Тема мертвеющего царизма получила в «Петербурге» дополнительное (и решающее для писателя) измерение в плане символистской историософии, до того воплощенной в романе Мережковского «Петр и Алексей». Самодержавная бюрократия в глазах Белого — заимствованный Петром I у Запада и насильственно внедренный в тело Руси механизм всеобщей регламентации, ранжира, «циркуляра», которые леденят всё живое, «губят без возврата» творческие силы страны. Историческая диалектика «западного» и «восточного», по Белому, такова, что якобы свободный европейский порядок обернулся «монгольским» деспотизмом. Аблеухов стремится сломить сопротивление пролетарских окраин Петербурга, — «непокойные острова — раздавить, раздавить». Со страниц романа вставал собирательный образ поднявшейся массы, людей «многотрубных заводов», в чьей среде «циркулирует браунинг», мелькали сцены рабочих сходок, демонстраций. Но в социально-освободительную силу революционного движения Белый-идеалист не верил, он по-толстовски отрицал насильственные формы борьбы с насилием власти. Анархизм, терроризм, провокаторство, часто сопутствовавшие революционной борьбе, Белый отождествлял с нею. «Неуловимый», подпольщик-революционер Дудкин, став террористом, попав в сети провокации, оказывается причастным к той же «монгольской» стихии жестокости, что и его антагонист, бездушный царский сановник. Мысль Белого о роковой сцепленности революции и реакции воплощена и в сюжетной коллизии. Сын сенатора, студент-философ Николай Аблеухов, связанный с эсеровским подпольем, вовлечен в подготовку террористического акта против отца. «Сардинница ужасного содержания» — самодельная бомба, полученная от Дудкина, уже отсчитывает секунды в сенаторском доме: политическое убийство готово осложниться отцеубийством.
Драматически напряженная, чреватая глобальными потрясениями атмосфера России революционных лет воссоздавалась Белым в «Петербурге» средствами новаторски самобытной поэтики. Она не отменяла исходного усвоения — и заострения, переосмысления — литературной традиции; знаковое восприятие явлений культуры, присущее символистскому творчеству, для «Петербурга» весьма характерно.
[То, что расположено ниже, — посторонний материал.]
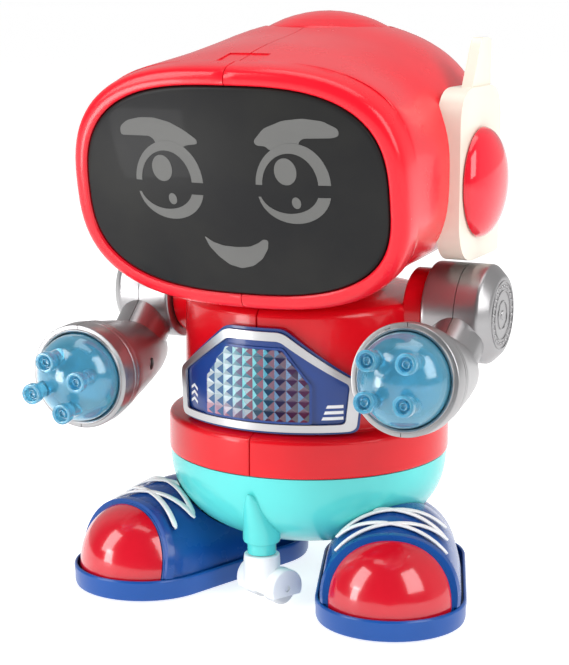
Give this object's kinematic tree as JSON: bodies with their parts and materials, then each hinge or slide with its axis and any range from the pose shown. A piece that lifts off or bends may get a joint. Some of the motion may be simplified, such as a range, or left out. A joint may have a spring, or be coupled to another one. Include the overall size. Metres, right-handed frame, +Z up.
{
  "type": "toy robot",
  "caption": "Wheeled toy robot with a wide dark face panel, ear pads, turning head, swinging arm cannons with clear domes, chest badge, sneaker feet and a front caster.",
  "frame": {"origin": "middle of the robot's footprint on the floor, under the centre of its bounding box", "axes": "+Z up, -Y the way the robot faces, +X the robot's left"},
  "size_m": [0.1478, 0.1294, 0.19],
  "materials": {
    "head_red": "glossy red moulded casing",
    "face_panel": "smoked dark grey, clear gloss",
    "circuit_board": "green solder mask",
    "ear_cream": "cream, half gloss",
    "ear_red": "red, high gloss",
    "torso_red": "glossy red moulded casing",
    "badge_blue": "dark blue, glossy",
    "badge_silver": "vacuum-metallised silver",
    "chest_clear": "clear prismatic",
    "pelvis_turquoise": "turquoise, glossy",
    "black_plastic": "black, matt",
    "battery_cell": "printed metal jacket",
    "screw_steel": "zinc-plated screw",
    "caster_white": "white, half gloss",
    "roller_nylon": "natural nylon",
    "arm_silver": "vacuum-metallised silver, satin",
    "muzzle_blue": "clear blue, high gloss",
    "led_clear": "clear lens",
    "axle_steel": "turned steel",
    "shoe_blue": "royal blue, half gloss",
    "toe_red": "red, high gloss",
    "lace_white": "white raised laces",
    "sole_blue": "royal blue, half gloss",
    "motor_steel": "plated motor can",
    "pinion_steel": "brass pinion",
    "gear_nylon": "natural nylon",
    "wheel_rubber": "black rubber"
  },
  "bodies": {
    "torso": {"torso_shell_left": "torso_red", "torso_shell_right": "torso_red", "badge_plate": "badge_blue", "badge_border": "badge_silver", "chest_lens": "chest_clear", "chest_board": "circuit_board", "pelvis_bowl": "pelvis_turquoise", "battery_box": "black_plastic", "battery_cell_1": "battery_cell", "battery_cell_2": "battery_cell", "battery_cell_3": "battery_cell", "battery_door": "torso_red", "battery_door_screw": "screw_steel", "main_board": "circuit_board", "speaker": "black_plastic", "shoe_upper_left": "shoe_blue", "toe_cap_left": "toe_red", "shoe_laces_left": "lace_white", "shoe_sole_left": "sole_blue", "drive_motor_left": "motor_steel", "drive_frame_left": "gear_nylon", "shoe_upper_right": "shoe_blue", "toe_cap_right": "toe_red", "shoe_laces_right": "lace_white", "shoe_sole_right": "sole_blue", "drive_motor_right": "motor_steel", "drive_frame_right": "gear_nylon"},
    "head": {"head_shell_left": "head_red", "head_shell_right": "head_red", "face_lens": "face_panel", "face_board": "circuit_board", "crown_disc": "head_red", "neck_tube": "head_red", "ear_cover_left": "ear_cream", "ear_cover_right": "ear_cream", "ear_lens_left": "ear_red", "ear_lens_right": "ear_red"},
    "caster": {"caster_hood": "caster_white"},
    "rollers": {"caster_rollers": "roller_nylon"},
    "switch": {"power_switch": "black_plastic"},
    "arm_left": {"arm_shell_outer_left": "arm_silver", "arm_shell_inner_left": "arm_silver", "arm_led_left": "led_clear", "shoulder_axle_left": "axle_steel", "arm_screw_left": "screw_steel"},
    "muzzle_left": {"muzzle_dome_left": "muzzle_blue"},
    "wheel_left": {"drive_wheel_left": "wheel_rubber"},
    "idler_left": {"idler_gear_left": "gear_nylon"},
    "pinion_left": {"motor_pinion_left": "pinion_steel"},
    "arm_right": {"arm_shell_outer_right": "arm_silver", "arm_shell_inner_right": "arm_silver", "arm_led_right": "led_clear", "shoulder_axle_right": "axle_steel", "arm_screw_right": "screw_steel"},
    "muzzle_right": {"muzzle_dome_right": "muzzle_blue"},
    "wheel_right": {"drive_wheel_right": "wheel_rubber"},
    "idler_right": {"idler_gear_right": "gear_nylon"},
    "pinion_right": {"motor_pinion_right": "pinion_steel"}
  },
  "joints": [
    {"name": "head_turn", "type": "hinge", "parent": "torso", "child": "head", "pos_m": [0, 0.012, 0.119], "axis": [0, 0, 1], "range_deg": [-25, 25]},
    {"name": "caster_swivel", "type": "hinge", "parent": "torso", "child": "caster", "pos_m": [0, -0.026, 0.012], "axis": [0, 0, 1], "continuous": true},
    {"name": "roller_spin", "type": "hinge", "parent": "caster", "child": "rollers", "pos_m": [0.00136, -0.02333, 0.0046], "axis": [0.891, -0.454, 0], "continuous": true},
    {"name": "switch_slide", "type": "slide", "parent": "torso", "child": "switch", "axis": [1, 0, 0], "range_m": [0, 0.0044]},
    {"name": "shoulder_left", "type": "hinge", "parent": "torso", "child": "arm_left", "pos_m": [0.0454, 0.012, 0.0942], "axis": [-1, 0, 0], "range_deg": [-36, 3]},
    {"name": "muzzle_spin_left", "type": "hinge", "parent": "arm_left", "child": "muzzle_left", "pos_m": [0.0567, -0.04702, 0.08381], "axis": [0, -0.9903, 0.1392], "continuous": true},
    {"name": "wheel_spin_left", "type": "hinge", "parent": "torso", "child": "wheel_left", "pos_m": [0.03346, 0.00693, 0.0095], "axis": [0.9426, 0.3338, 0], "continuous": true},
    {"name": "idler_spin_left", "type": "hinge", "parent": "torso", "child": "idler_left", "pos_m": [0.0369, -0.00279, 0.014], "axis": [0.9426, 0.3338, 0], "continuous": true},
    {"name": "pinion_spin_left", "type": "hinge", "parent": "torso", "child": "pinion_left", "pos_m": [0.04111, -0.01466, 0.0145], "axis": [0.9426, 0.3338, 0], "continuous": true},
    {"name": "shoulder_right", "type": "hinge", "parent": "torso", "child": "arm_right", "pos_m": [-0.0454, 0.012, 0.0942], "axis": [-1, 0, 0], "range_deg": [-26, 13]},
    {"name": "muzzle_spin_right", "type": "hinge", "parent": "arm_right", "child": "muzzle_right", "pos_m": [-0.0567, -0.04432, 0.07372], "axis": [0, -0.9994, -0.0349], "continuous": true},
    {"name": "wheel_spin_right", "type": "hinge", "parent": "torso", "child": "wheel_right", "pos_m": [-0.03346, 0.00693, 0.0095], "axis": [0.9426, -0.3338, 0], "continuous": true},
    {"name": "idler_spin_right", "type": "hinge", "parent": "torso", "child": "idler_right", "pos_m": [-0.0369, -0.00279, 0.014], "axis": [0.9426, -0.3338, 0], "continuous": true},
    {"name": "pinion_spin_right", "type": "hinge", "parent": "torso", "child": "pinion_right", "pos_m": [-0.04111, -0.01466, 0.0145], "axis": [0.9426, -0.3338, 0], "continuous": true}
  ],
  "couplings": [
    {"joint": "idler_spin_left", "follows": "wheel_spin_left", "ratio": -2.125},
    {"joint": "pinion_spin_left", "follows": "wheel_spin_left", "ratio": 5.3125},
    {"joint": "idler_spin_right", "follows": "wheel_spin_right", "ratio": -2.125},
    {"joint": "pinion_spin_right", "follows": "wheel_spin_right", "ratio": 5.3125}
  ]
}
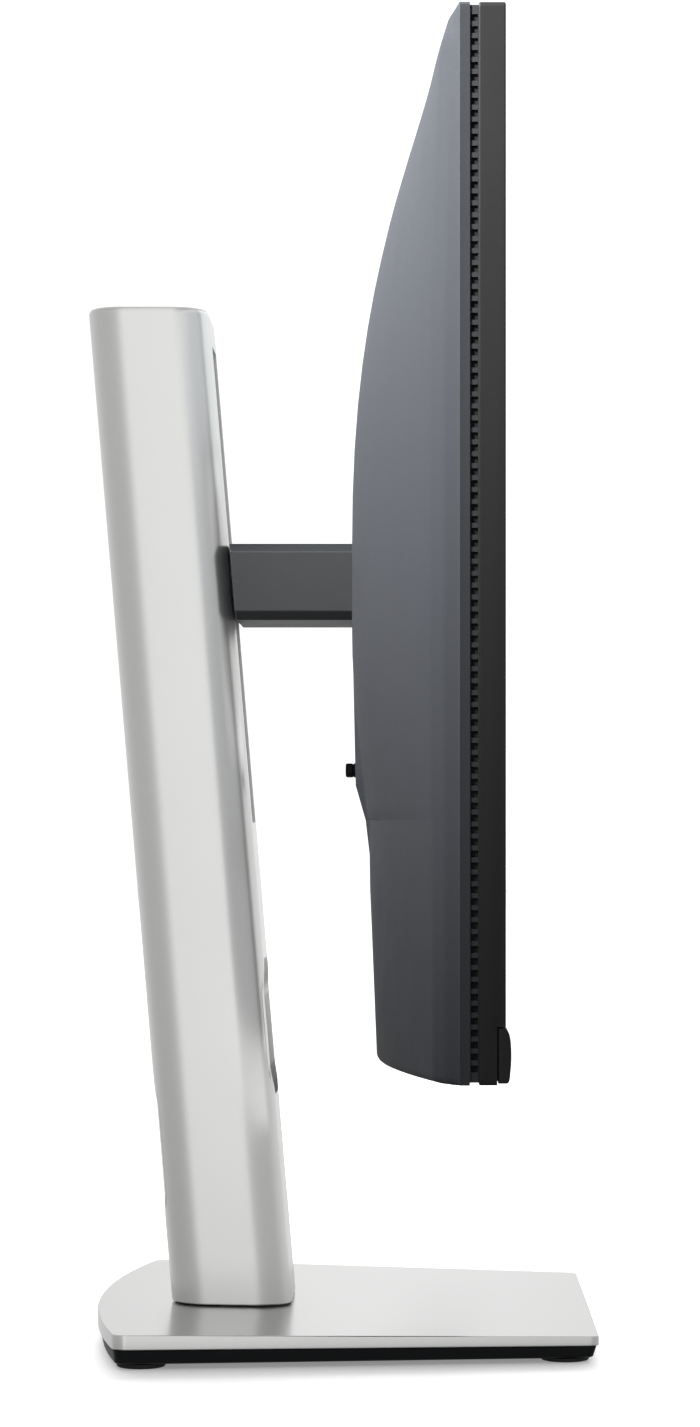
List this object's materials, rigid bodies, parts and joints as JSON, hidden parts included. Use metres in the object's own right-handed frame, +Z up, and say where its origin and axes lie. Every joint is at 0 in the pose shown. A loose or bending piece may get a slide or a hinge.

Отзвуки «Медного всадника», романов Достоевского и Толстого, аллюзии гоголевских «петербургских» повестей обнаруживаются на уровне сюжета, характерологии, стиля. Дудкина, этого нового Евгения, посещает покинувшее Сенатскую площадь изваяние Петра. Аблеухов-старший похож на толстовского Каренина не только в бюрократической, но и в человеческой своей ипостаси; перед лицом семейной драмы он оказывается способным к великодушию, сердечному просветлению. Белый писал, что прошел «школу Гоголя». В поэтике «Петербурга» гоголевское сказалось не только в остроте гротеска, перебоях реального и условно-фантастического (подобная рецепция Гоголя была в «Мелком бесе»). Белый наследует гоголевские формы лиризации прозы, звучания ее «напева», склонность к эмфазе авторской речи, изобильную метафористику. Вместе с тем Белый-романист творчески преодолевает свой образец, давая прозу эстетически нового качества.
Возвращаясь к структурному принципу «симфоний», автор «Петербурга» развил сложную сеть лейтмотивов, символизирующих ключевые идеи романа. Так, мысль о «восточном» деспотизме, равно присущем, по мнению Белого, и самодержавной реакции, и революционному террору, воплощена во множестве компонентов сюжета, в деталях, выражена цветовой символикой. Знаком «монгольского», «азиатского», «желтого» отмечены не только антагонисты, отец и сын Аблеуховы, отдаленные потомки мирзы Аб-Лая, но и похожая на японку светская кокетка Софья Петровна, которой увлечен сенаторский сын; метафорическая «желтизна» проступает и в портрете провокатора Липпанченко с его губами цвета семги и лоснящимся желтоватым лицом. В людской «многоножке», заполнившей взбудораженный Невский, мелькает косматая «маньчжурская шапка»; Дудкина мучит призрак некоего азиата с бредовыми именем Шишнарфне, Николаю Аполлоновичу мерещится предок-туранец с шафранным ликом, в халате, расшитом драконами. А в лирическом слое повествования звучит как рефрен пророчество о «новой Калке», новом Куликовом поле. Вводя в идейно-образный строй романа «монгольские» мотивы, Белый отталкивался от стихотворения Вл. Соловьева «Панмонголизм» (1894); в дни провала царизма на Дальнем Востоке оно воспринималось в символистской среде как пророческое. Но призрак «панмонголизма», чье имя «ласкало слух» Соловьеву (видевшему в нем «орудие божьей кары», желанное возмездие преступной монархии), ужасал Белого; для него разрушительное «монгольское дело» жестокости не только вовне, но и внутри человека; «бомба» им уже «проглочена».